GOAL: Transcribe, exactly as they appear, the line that contains "obj.data.transform(world)", the line that contains "return (*curve, 1.0)", and every line in between, and nothing else.

DATASET EXTRACT:
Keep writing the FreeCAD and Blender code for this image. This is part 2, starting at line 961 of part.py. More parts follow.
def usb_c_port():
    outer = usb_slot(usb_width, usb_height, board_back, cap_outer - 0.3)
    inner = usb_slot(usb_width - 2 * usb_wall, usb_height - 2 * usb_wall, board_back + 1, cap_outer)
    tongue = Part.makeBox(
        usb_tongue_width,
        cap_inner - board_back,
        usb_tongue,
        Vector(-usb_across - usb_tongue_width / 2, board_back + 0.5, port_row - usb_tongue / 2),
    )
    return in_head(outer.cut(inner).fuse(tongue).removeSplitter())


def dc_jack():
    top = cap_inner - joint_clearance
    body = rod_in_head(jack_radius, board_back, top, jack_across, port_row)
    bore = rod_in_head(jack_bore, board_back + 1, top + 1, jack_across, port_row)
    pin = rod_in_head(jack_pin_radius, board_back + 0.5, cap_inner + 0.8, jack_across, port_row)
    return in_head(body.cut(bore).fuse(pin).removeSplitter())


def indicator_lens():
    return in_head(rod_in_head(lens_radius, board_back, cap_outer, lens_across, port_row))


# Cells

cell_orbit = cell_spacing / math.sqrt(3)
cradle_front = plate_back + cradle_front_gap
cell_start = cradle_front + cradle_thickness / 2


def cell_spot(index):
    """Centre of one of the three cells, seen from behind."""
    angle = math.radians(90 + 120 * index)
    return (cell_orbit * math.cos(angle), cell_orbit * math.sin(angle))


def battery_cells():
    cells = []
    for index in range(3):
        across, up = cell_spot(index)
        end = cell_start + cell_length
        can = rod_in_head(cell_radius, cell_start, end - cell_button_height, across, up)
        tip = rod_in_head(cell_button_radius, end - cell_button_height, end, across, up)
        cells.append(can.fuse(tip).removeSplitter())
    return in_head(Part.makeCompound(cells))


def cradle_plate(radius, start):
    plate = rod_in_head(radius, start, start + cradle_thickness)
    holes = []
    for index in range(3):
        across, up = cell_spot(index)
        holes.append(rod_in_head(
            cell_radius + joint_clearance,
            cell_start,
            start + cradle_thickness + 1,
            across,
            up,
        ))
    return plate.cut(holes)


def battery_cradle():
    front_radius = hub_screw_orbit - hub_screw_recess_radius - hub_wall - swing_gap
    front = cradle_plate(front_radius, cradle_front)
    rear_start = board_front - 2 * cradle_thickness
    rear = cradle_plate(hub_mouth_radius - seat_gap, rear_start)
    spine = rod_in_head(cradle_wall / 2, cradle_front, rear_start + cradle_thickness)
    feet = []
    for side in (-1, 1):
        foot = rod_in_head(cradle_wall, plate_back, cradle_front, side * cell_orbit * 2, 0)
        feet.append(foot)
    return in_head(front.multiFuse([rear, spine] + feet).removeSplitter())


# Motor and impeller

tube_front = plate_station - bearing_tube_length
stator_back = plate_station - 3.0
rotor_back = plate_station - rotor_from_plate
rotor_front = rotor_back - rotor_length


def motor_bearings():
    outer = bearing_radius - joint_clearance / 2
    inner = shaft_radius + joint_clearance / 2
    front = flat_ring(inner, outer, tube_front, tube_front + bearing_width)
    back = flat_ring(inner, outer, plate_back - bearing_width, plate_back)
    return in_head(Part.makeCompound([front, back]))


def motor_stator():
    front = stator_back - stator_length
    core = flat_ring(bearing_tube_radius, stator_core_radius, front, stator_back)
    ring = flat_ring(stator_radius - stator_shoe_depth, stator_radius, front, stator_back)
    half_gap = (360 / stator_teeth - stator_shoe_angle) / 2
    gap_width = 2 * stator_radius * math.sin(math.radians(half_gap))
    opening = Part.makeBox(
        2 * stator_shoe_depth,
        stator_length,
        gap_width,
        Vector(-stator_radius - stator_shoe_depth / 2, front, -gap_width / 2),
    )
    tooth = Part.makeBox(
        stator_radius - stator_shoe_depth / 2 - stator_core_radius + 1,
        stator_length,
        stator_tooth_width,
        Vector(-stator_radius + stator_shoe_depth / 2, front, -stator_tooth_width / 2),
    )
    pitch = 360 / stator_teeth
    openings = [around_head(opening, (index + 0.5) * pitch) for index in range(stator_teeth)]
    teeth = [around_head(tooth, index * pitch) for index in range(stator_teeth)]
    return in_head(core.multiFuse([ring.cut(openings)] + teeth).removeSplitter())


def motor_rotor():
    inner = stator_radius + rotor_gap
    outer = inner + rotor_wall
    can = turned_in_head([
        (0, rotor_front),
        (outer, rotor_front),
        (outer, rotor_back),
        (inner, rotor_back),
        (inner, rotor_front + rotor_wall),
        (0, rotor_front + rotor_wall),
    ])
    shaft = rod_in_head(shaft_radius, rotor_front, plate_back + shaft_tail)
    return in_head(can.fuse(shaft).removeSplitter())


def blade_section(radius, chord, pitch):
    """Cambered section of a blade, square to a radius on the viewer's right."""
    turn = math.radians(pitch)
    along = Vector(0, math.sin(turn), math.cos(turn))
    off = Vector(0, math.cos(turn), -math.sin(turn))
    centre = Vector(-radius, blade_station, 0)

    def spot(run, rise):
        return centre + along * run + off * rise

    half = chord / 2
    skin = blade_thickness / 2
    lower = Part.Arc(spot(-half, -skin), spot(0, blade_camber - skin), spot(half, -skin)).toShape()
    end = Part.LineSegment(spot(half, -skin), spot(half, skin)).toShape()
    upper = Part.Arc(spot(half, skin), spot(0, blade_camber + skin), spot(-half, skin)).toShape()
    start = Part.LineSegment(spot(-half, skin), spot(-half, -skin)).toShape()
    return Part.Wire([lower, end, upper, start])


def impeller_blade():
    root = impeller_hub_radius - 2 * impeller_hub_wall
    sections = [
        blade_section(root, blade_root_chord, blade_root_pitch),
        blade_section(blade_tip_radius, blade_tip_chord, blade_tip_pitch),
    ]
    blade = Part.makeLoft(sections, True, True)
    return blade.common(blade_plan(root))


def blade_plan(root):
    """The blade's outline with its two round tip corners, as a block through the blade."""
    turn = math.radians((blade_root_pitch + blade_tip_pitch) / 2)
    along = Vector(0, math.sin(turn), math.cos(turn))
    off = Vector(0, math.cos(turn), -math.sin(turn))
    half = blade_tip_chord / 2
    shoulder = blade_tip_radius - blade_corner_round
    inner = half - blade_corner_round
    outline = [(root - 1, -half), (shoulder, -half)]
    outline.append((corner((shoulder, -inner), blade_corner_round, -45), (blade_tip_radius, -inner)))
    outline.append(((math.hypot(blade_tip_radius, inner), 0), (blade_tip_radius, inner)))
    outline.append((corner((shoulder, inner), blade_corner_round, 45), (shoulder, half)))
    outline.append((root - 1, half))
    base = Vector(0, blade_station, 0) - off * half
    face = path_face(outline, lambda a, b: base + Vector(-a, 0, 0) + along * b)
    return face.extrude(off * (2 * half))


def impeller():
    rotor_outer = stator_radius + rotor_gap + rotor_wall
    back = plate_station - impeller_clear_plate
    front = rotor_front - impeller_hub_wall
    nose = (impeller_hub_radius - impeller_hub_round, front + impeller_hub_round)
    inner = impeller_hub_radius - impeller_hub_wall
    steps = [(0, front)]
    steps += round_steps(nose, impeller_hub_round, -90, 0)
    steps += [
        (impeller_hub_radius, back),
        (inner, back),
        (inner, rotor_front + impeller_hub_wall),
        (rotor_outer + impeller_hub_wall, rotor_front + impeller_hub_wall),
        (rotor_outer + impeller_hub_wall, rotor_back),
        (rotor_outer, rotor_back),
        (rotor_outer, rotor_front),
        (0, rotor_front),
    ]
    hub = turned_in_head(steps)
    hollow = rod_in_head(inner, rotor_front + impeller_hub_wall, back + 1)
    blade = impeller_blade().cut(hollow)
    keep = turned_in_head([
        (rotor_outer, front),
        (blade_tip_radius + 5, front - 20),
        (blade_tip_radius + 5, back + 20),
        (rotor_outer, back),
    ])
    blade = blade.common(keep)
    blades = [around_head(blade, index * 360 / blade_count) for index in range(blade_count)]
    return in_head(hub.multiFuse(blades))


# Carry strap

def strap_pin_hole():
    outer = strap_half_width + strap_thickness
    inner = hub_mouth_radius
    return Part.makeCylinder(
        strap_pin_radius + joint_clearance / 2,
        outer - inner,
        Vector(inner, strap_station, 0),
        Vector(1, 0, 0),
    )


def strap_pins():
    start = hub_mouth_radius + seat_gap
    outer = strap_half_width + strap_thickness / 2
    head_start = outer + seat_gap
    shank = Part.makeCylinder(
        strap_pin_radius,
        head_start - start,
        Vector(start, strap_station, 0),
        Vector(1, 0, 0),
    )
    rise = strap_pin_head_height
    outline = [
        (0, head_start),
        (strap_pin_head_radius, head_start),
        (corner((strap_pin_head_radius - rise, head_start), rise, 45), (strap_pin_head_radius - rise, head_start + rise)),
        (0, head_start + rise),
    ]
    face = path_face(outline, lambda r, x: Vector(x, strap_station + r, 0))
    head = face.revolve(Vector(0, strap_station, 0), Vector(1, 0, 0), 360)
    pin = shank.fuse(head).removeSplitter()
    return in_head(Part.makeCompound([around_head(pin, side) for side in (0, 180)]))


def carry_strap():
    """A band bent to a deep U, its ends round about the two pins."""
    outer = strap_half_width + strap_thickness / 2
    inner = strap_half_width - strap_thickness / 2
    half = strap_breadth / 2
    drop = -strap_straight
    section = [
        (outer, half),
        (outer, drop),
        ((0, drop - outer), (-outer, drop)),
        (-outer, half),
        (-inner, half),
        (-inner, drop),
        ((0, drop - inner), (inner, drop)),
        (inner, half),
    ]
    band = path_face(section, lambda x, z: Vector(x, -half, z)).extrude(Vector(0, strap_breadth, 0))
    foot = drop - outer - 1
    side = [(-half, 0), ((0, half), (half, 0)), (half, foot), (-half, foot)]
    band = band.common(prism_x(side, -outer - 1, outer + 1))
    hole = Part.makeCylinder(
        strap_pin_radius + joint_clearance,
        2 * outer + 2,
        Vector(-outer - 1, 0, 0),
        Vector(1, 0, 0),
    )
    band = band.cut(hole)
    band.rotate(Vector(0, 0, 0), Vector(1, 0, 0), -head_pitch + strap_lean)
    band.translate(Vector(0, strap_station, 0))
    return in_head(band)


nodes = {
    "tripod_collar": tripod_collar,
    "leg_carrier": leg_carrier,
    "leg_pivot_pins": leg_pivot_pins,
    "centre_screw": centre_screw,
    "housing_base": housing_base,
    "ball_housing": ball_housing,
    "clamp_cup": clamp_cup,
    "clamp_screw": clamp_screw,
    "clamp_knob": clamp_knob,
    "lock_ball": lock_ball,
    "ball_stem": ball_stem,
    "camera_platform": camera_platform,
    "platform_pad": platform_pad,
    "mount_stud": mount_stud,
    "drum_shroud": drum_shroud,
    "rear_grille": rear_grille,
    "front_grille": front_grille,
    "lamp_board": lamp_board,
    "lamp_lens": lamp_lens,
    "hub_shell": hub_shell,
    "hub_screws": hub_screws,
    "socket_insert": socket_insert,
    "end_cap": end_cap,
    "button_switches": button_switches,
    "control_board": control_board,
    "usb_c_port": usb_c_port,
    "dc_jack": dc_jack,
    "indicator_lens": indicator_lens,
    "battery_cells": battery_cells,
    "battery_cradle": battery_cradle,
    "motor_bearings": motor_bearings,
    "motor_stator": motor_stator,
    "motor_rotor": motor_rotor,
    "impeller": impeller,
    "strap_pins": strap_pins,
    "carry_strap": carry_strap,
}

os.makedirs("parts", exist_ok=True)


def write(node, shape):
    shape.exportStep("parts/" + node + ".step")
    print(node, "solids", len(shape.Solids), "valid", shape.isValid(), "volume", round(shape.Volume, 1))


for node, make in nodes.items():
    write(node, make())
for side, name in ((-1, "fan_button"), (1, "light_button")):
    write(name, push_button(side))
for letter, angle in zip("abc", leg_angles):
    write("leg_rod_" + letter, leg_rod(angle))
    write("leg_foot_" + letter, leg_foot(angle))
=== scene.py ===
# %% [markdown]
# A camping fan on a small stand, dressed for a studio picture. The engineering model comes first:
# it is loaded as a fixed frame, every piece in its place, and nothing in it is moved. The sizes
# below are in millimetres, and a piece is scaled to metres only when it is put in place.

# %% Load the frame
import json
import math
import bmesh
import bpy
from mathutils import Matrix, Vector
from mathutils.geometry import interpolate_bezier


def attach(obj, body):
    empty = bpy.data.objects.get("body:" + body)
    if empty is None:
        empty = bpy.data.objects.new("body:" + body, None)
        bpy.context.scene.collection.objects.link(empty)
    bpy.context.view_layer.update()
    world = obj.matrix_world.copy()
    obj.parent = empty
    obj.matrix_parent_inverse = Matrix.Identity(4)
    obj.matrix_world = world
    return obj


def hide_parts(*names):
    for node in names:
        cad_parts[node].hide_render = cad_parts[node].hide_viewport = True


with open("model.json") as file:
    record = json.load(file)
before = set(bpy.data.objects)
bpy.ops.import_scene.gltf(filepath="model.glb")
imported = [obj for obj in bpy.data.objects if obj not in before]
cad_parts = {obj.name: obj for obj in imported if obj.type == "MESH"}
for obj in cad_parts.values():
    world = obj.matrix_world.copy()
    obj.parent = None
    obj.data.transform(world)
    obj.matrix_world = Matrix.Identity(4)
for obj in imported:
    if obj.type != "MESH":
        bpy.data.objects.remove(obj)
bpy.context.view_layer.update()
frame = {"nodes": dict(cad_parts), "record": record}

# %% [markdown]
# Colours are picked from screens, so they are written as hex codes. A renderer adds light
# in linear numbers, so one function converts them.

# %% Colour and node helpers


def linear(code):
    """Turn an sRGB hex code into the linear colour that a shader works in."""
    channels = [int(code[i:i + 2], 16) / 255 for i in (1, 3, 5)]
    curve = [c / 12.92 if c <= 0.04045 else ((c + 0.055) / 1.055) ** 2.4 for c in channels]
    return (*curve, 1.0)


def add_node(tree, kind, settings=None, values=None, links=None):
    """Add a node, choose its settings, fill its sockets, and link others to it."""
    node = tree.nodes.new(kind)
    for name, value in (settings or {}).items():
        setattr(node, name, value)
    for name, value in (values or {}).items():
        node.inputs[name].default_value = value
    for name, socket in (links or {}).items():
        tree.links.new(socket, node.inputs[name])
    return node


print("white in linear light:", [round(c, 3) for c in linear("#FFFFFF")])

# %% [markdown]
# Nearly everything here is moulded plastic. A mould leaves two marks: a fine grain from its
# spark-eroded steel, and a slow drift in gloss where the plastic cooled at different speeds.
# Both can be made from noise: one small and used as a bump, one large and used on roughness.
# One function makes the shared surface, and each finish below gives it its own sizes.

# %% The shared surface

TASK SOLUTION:
    obj.data.transform(world)
    obj.matrix_world = Matrix.Identity(4)
for obj in imported:
    if obj.type != "MESH":
        bpy.data.objects.remove(obj)
bpy.context.view_layer.update()
frame = {"nodes": dict(cad_parts), "record": record}

# %% [markdown]
# Colours are picked from screens, so they are written as hex codes. A renderer adds light
# in linear numbers, so one function converts them.

# %% Colour and node helpers


def linear(code):
    """Turn an sRGB hex code into the linear colour that a shader works in."""
    channels = [int(code[i:i + 2], 16) / 255 for i in (1, 3, 5)]
    curve = [c / 12.92 if c <= 0.04045 else ((c + 0.055) / 1.055) ** 2.4 for c in channels]
    return (*curve, 1.0)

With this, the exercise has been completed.